If you're a high-potential leader who's been promoted quickly, pay attention. Your lack of visible failures isn't necessarily a strength. It might be a vulnerability you haven't stress-tested yet.


This is exactly why our Individual Growth Plans include building resilience capacity before crises hit, not just responding to them afterward.


AI and the New Resilience Challenge


The 2026 leadership landscape adds another layer. As Wavelength notes, leaders need broad investment in leadership capacity and high resilience to win in environments where AI adoption is accelerating and skill cycles are shortening.


It’s no longer recovering from traditional business setbacks anymore. You're navigating technology disruption, workforce transformation, and stakeholder expectations that shift quarterly. Resilience is a foundational leadership element.


Your Next Move


If you're currently facing a setback:


Stop catastrophizing. Write down the facts of what happened without judgment or blame. Then identify one action you can take this week that moves you forward strategically.


If you're between crises, now is the time to build resilience capacity.
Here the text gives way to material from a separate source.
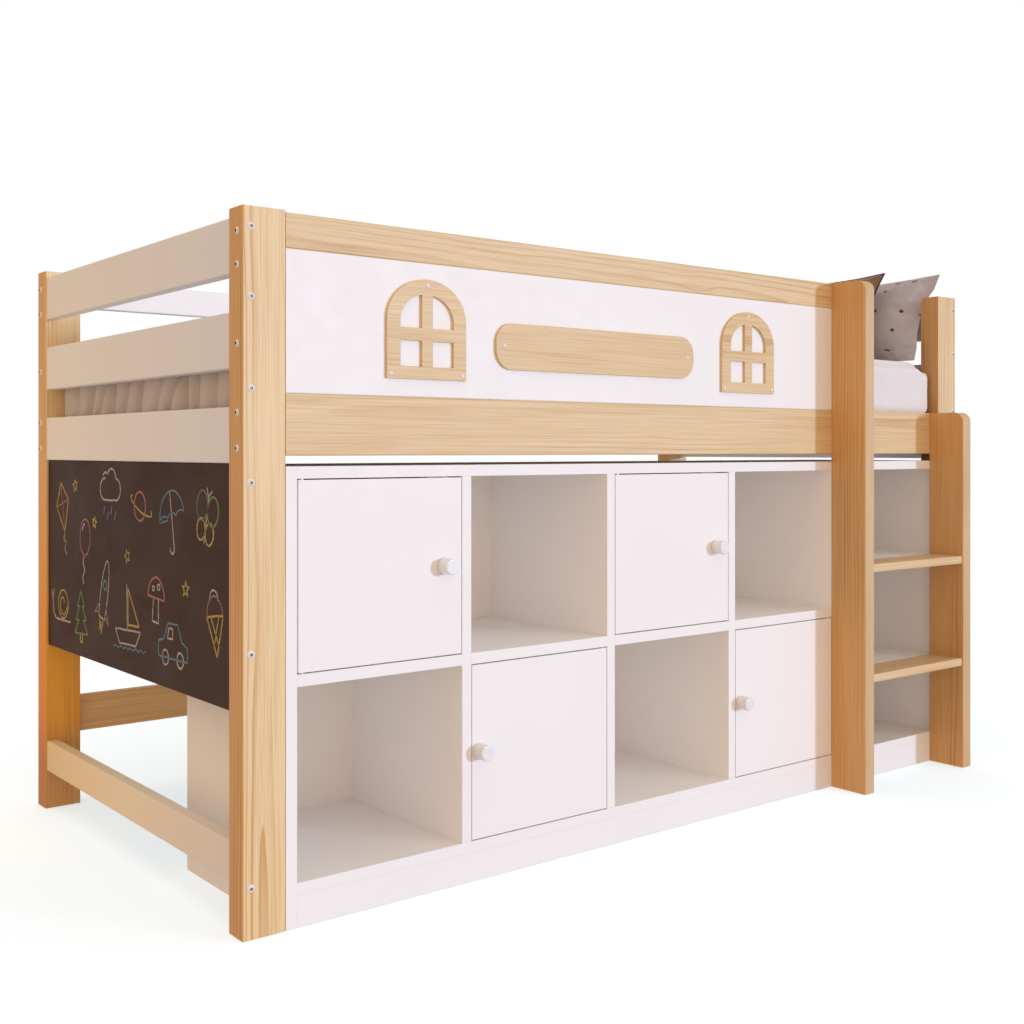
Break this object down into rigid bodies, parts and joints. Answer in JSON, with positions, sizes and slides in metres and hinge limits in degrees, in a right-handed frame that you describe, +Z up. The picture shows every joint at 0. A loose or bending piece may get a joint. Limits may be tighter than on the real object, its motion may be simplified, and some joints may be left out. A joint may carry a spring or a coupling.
{
  "type": "cabin bed",
  "caption": "Half-height children's cabin bed on posts with guard rails, window trim, ladder, chalkboard end and a cupboard of open and doored cube bays under it.",
  "frame": {"origin": "middle of the base of the whole object, on the floor", "axes": "+X along the bed towards the ladder end, +Y to the back, +Z up"},
  "size_m": [1.9682, 1.0766, 1.217],
  "materials": {
    "pine": "clear satin lacquer",
    "pine_warm": "clear satin lacquer",
    "white_paint": "satin white paint",
    "chalkboard": "matt blackboard paint",
    "white_metal": "white coated steel",
    "zinc": "zinc plated",
    "white_plastic": "satin",
    "sheet": "cotton sheet",
    "pillow_cloth": "printed cotton",
    "cushion_cloth": "woven cotton with dark piping"
  },
  "bodies": {
    "bed": {"post_front_left": "pine", "post_front_right": "pine", "post_rear_left": "pine", "post_rear_right": "pine", "front_side_rail": "pine", "front_panel": "white_paint", "front_top_rail": "pine", "rear_side_rail": "pine", "rear_guard_rail": "white_paint", "rear_stretcher": "pine_warm", "end_rails_left": "white_paint", "end_rails_right": "white_paint", "stretcher_left": "white_paint", "stretcher_right": "white_paint", "chalkboard": "chalkboard", "window_left": "pine", "window_right": "pine", "plaque": "pine", "trim_screws": "white_metal", "stile_left": "pine", "stile_right": "pine", "ladder_treads": "pine", "ladder_screws": "zinc", "slat_ledgers": "pine", "slats": "pine", "side_bolts": "white_metal", "end_bolts": "white_metal", "barrel_nuts": "zinc", "cabinet_side_left": "white_paint", "cabinet_side_right": "white_paint", "cabinet_top": "white_paint", "cabinet_base": "white_paint", "cabinet_plinths": "white_paint", "cabinet_dividers": "white_paint", "cabinet_shelves": "white_paint", "ladder_bay_shelves": "white_paint", "cabinet_back": "white_paint", "door_catches": "white_plastic"},
    "door_1": {"door_1": "white_paint", "knob_1": "white_plastic", "hinge_pins_1": "zinc", "knob_screw_1": "zinc"},
    "door_2": {"door_2": "white_paint", "knob_2": "white_plastic", "hinge_pins_2": "zinc", "knob_screw_2": "zinc"},
    "door_3": {"door_3": "white_paint", "knob_3": "white_plastic", "hinge_pins_3": "zinc", "knob_screw_3": "zinc"},
    "door_4": {"door_4": "white_paint", "knob_4": "white_plastic", "hinge_pins_4": "zinc", "knob_screw_4": "zinc"},
    "mattress": {"mattress": "sheet"},
    "pillow": {"pillow": "pillow_cloth"},
    "cushion": {"cushion": "cushion_cloth"}
  },
  "joints": [
    {"name": "door_1_hinge", "type": "hinge", "parent": "bed", "child": "door_1", "pos_m": [-0.8765, -0.44131, 0.56375], "axis": [0, 0, -1], "range_deg": [0, 105]},
    {"name": "door_2_hinge", "type": "hinge", "parent": "bed", "child": "door_2", "pos_m": [-0.2215, -0.44131, 0.22925], "axis": [0, 0, 1], "range_deg": [0, 105]},
    {"name": "door_3_hinge", "type": "hinge", "parent": "bed", "child": "door_3", "pos_m": [-0.1815, -0.44131, 0.56375], "axis": [0, 0, -1], "range_deg": [0, 105]},
    {"name": "door_4_hinge", "type": "hinge", "parent": "bed", "child": "door_4", "pos_m": [0.4735, -0.44131, 0.22925], "axis": [0, 0, 1], "range_deg": [0, 90]},
    {"name": "mattress_lift", "type": "slide", "parent": "bed", "child": "mattress", "axis": [0, 0, 1], "range_m": [0, 0.35]},
    {"name": "pillow_lift", "type": "slide", "parent": "mattress", "child": "pillow", "axis": [0, 0, 1], "range_m": [0, 0.25]},
    {"name": "cushion_lift", "type": "slide", "parent": "pillow", "child": "cushion", "axis": [0, 0, 1], "range_m": [0, 0.25]}
  ]
}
Strengthen your support network. Develop your self-awareness through tools like 360 feedback.


Create recovery rituals that protect your energy.


Resilience isn't about being unbreakable. It's about being strategic enough to turn setbacks into advantages. The leaders who master this don't just survive difficult seasons. They use them to accelerate past competitors who are still frozen in reaction mode.


That's the difference between bouncing back and moving forward. And in 2026, moving forward is the only option that creates sustainable leadership impact.